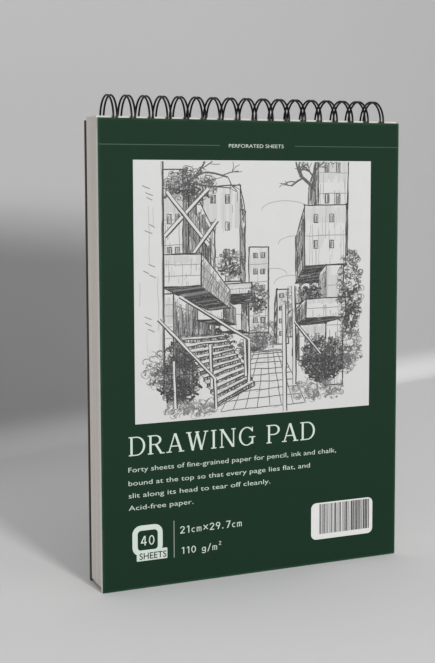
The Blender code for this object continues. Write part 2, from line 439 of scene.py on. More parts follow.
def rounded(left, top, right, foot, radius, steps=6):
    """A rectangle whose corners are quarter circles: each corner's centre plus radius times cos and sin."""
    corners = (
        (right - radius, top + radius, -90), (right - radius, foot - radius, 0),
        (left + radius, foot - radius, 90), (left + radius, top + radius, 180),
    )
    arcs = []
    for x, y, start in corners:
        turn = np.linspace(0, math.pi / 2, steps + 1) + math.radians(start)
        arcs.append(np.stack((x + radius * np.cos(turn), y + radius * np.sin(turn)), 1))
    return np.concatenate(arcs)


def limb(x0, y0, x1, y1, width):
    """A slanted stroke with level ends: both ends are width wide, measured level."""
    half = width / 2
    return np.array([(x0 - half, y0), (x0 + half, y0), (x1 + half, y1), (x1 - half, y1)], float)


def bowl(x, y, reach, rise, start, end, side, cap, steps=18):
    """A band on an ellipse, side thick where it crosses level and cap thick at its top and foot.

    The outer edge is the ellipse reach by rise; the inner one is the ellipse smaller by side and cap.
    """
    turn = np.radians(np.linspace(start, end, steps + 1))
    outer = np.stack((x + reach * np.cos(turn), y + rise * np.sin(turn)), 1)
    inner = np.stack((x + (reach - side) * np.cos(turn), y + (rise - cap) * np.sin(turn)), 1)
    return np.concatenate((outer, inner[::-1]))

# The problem
Restate word for word only the lines running from the beginning of the data to the line holding "top and foot.", both included.

# Response to the exercise
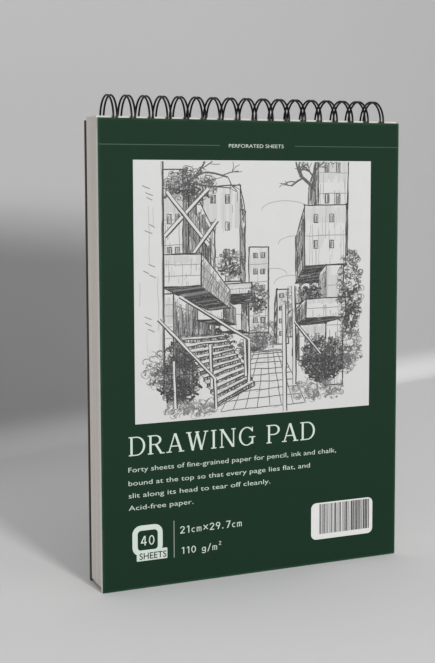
The Blender code for this object continues. Write part 2, from line 439 of scene.py on. More parts follow.
def rounded(left, top, right, foot, radius, steps=6):
    """A rectangle whose corners are quarter circles: each corner's centre plus radius times cos and sin."""
    corners = (
        (right - radius, top + radius, -90), (right - radius, foot - radius, 0),
        (left + radius, foot - radius, 90), (left + radius, top + radius, 180),
    )
    arcs = []
    for x, y, start in corners:
        turn = np.linspace(0, math.pi / 2, steps + 1) + math.radians(start)
        arcs.append(np.stack((x + radius * np.cos(turn), y + radius * np.sin(turn)), 1))
    return np.concatenate(arcs)


def limb(x0, y0, x1, y1, width):
    """A slanted stroke with level ends: both ends are width wide, measured level."""
    half = width / 2
    return np.array([(x0 - half, y0), (x0 + half, y0), (x1 + half, y1), (x1 - half, y1)], float)


def bowl(x, y, reach, rise, start, end, side, cap, steps=18):
    """A band on an ellipse, side thick where it crosses level and cap thick at its top and foot.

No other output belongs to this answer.